Talked to Jeff Weiss at the local Sun office (310-640-7814) and got a copy
of a performance tuning White Paper. Found some kernel parameters that
needed adjustment. Also found out that disk I/O to the RAID is the major
performance bottleneck on the online systems. Wrote up my findings at
http://bort.gps.caltech.edu/stan/mail-archive/msg00006.html
- Tested UFS logging as a way to speed up reboots. This feature seems to
work as advertised. The test results are recorded at
http://bort.gps.caltech.edu/stan/mail-archive/msg00005.html
- Set up monitoring of Spring CPU states.
- Shipped out the new Squid servers to Reston and Menlo Park.

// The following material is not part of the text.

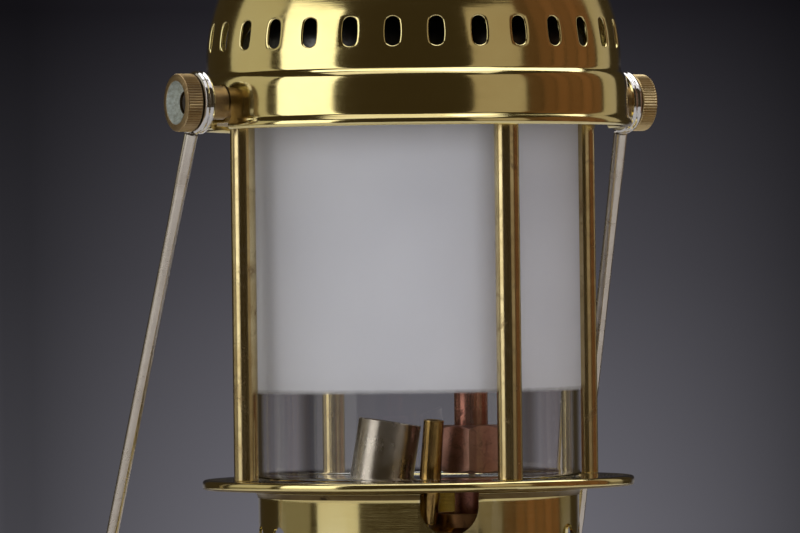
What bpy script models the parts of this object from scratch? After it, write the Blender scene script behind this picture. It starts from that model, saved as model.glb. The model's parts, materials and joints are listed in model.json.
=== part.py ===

- Researched options for a new laser printer and a new large-format plotter
for the office. The winners appear to be the HP Laserjet 4050N and the HP
DesignJet 1055CM.
- Got mail from a Berkeley computer science grad student who is doing a
paper on scaling Internet services for large loads. He asked for a copy of
our web logs for October 16, 1999 in order to study an actual traffic
surge. Due to privacy concerns, I sanitized the log file by removing all
of the IP addresses before making it available to him.
***
- Built up three new Squid servers for use in serving the national
Earthquake Hazards web pages. They will be located in Reston, Menlo Park,
and Pasadena.
- Got the DNS information for anss.org set up. This is the Advanced
National Seismic System. The new web site URL is http://www.anss.org
- Dealt with the system crashes when the main circuit breaker in the
computer room tripped. The power spike from this event caused major damage
to several systems, including burning out several devices.